RECORDS SUPPLIED
[START]

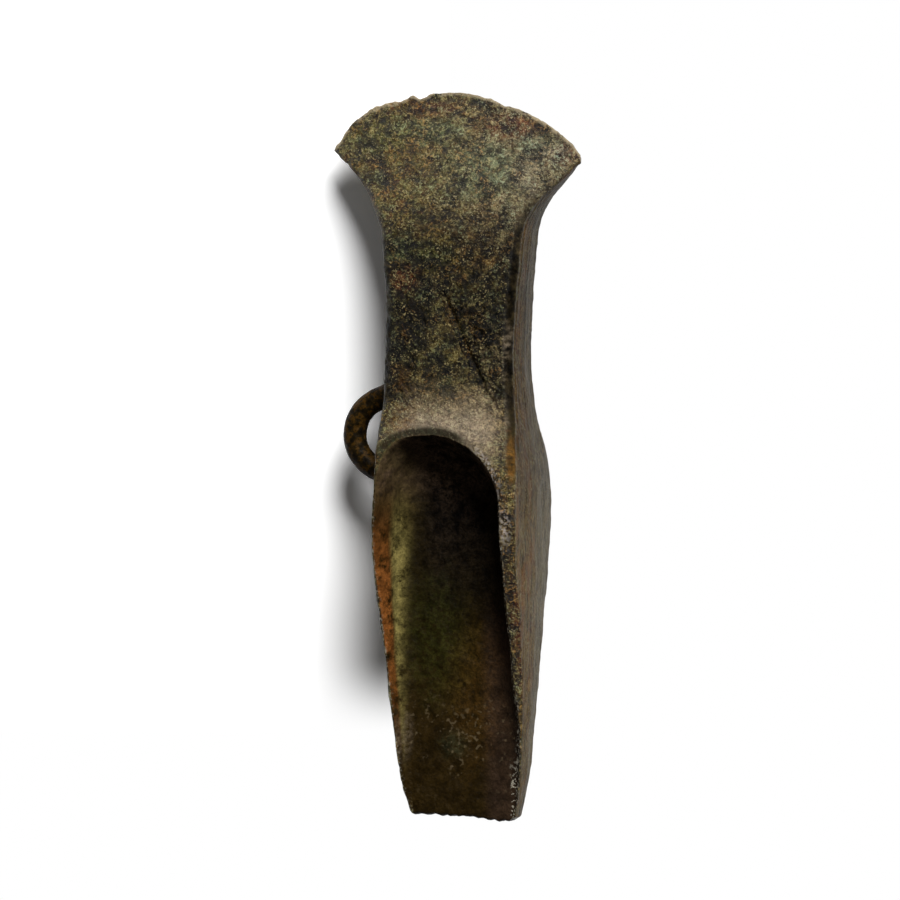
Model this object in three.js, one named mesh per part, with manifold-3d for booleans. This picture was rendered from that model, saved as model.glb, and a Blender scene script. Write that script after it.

[END]
[START]

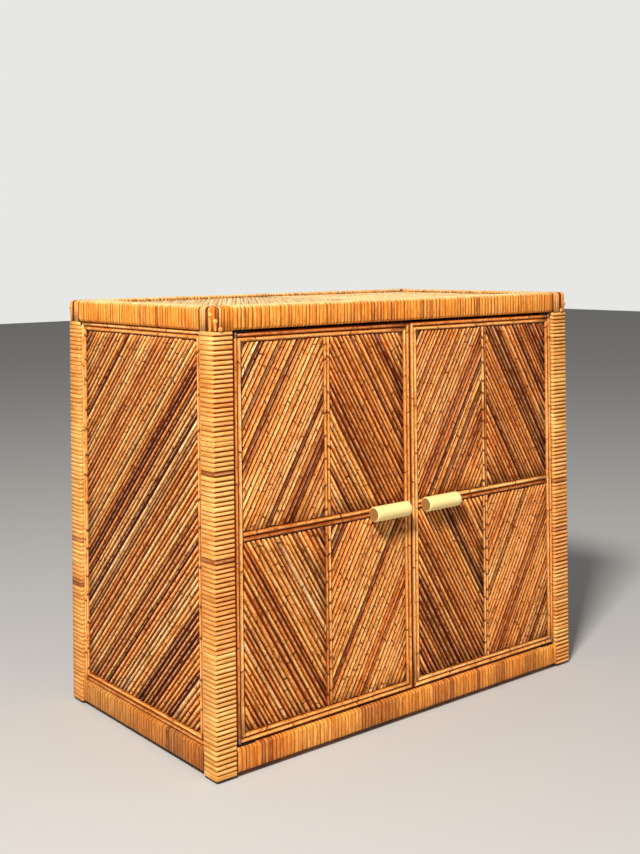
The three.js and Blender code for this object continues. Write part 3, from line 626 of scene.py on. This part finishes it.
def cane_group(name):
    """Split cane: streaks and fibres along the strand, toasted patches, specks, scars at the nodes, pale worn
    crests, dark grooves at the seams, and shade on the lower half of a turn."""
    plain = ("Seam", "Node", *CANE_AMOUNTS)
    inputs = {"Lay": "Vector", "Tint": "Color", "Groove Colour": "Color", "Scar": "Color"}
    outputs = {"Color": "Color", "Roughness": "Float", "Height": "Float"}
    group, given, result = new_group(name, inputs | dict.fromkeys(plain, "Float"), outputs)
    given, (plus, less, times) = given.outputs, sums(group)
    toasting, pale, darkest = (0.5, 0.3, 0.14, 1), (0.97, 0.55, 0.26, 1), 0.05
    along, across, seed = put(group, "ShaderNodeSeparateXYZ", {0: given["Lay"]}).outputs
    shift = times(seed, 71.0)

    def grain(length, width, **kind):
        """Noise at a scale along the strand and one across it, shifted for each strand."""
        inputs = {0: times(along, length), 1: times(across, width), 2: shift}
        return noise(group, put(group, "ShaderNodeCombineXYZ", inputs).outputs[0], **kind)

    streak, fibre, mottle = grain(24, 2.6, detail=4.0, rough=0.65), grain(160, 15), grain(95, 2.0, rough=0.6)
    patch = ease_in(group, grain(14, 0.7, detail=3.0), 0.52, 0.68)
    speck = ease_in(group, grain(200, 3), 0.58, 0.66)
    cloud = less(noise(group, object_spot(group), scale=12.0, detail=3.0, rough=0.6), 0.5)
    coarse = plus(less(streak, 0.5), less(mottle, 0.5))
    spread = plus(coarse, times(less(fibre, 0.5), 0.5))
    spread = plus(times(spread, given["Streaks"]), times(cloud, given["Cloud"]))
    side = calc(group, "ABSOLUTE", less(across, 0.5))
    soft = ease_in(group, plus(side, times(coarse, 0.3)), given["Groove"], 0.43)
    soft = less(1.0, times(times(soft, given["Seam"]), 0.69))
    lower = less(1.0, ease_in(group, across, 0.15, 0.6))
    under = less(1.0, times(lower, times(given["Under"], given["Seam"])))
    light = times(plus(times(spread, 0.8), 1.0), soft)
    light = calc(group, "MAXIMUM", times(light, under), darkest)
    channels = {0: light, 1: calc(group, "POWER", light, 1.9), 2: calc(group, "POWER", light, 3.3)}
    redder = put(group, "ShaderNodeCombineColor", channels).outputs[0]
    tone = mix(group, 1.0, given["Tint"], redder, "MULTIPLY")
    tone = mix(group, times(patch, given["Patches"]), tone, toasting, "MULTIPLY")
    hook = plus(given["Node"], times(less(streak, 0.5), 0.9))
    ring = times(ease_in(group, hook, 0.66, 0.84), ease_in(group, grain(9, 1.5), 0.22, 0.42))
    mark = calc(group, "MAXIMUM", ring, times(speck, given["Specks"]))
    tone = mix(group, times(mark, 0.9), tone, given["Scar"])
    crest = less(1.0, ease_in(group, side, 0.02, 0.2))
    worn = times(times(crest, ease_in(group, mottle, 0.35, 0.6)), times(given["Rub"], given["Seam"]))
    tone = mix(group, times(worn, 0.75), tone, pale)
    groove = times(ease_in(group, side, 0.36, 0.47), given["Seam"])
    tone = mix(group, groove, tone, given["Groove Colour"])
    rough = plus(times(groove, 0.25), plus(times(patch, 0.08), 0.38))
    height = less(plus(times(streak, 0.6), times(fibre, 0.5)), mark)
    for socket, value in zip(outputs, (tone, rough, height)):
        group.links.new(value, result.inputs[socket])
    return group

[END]
[START]

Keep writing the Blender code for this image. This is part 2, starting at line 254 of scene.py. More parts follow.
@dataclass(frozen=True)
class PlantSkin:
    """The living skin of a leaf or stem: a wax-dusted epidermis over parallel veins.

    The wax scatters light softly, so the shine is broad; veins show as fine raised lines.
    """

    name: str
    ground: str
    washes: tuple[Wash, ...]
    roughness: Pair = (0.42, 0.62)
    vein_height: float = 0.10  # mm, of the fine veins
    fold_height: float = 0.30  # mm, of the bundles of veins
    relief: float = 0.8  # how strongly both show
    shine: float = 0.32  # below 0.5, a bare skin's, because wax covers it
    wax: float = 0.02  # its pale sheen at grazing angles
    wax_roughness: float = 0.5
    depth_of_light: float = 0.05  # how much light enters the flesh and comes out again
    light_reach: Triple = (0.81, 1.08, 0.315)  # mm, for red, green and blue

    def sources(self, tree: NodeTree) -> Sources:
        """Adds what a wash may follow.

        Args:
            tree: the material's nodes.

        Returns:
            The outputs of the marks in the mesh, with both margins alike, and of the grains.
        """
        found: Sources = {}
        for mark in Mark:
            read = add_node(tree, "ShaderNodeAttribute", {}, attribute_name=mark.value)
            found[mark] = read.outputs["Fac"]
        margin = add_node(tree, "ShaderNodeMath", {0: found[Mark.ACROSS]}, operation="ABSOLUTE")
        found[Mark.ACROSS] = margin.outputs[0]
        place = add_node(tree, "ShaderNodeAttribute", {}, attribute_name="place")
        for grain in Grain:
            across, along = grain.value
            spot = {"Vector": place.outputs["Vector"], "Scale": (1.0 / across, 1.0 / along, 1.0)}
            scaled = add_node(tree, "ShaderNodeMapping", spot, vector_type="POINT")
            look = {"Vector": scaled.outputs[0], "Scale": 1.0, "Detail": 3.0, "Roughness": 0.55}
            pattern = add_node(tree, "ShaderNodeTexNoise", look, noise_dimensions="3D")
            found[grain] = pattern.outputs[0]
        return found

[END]

WHAT NEEDS TO BE DONE
In the entries above, identify each line that includes the string "part", then copy it.

EXERCISE SOLUTION
Model this object in three.js, one named mesh per part, with manifold-3d for booleans. This picture was rendered from that model, saved as model.glb, and a Blender scene script. Write that script after it.
The three.js and Blender code for this object continues. Write part 3, from line 626 of scene.py on. This part finishes it.
Keep writing the Blender code for this image. This is part 2, starting at line 254 of scene.py. More parts follow.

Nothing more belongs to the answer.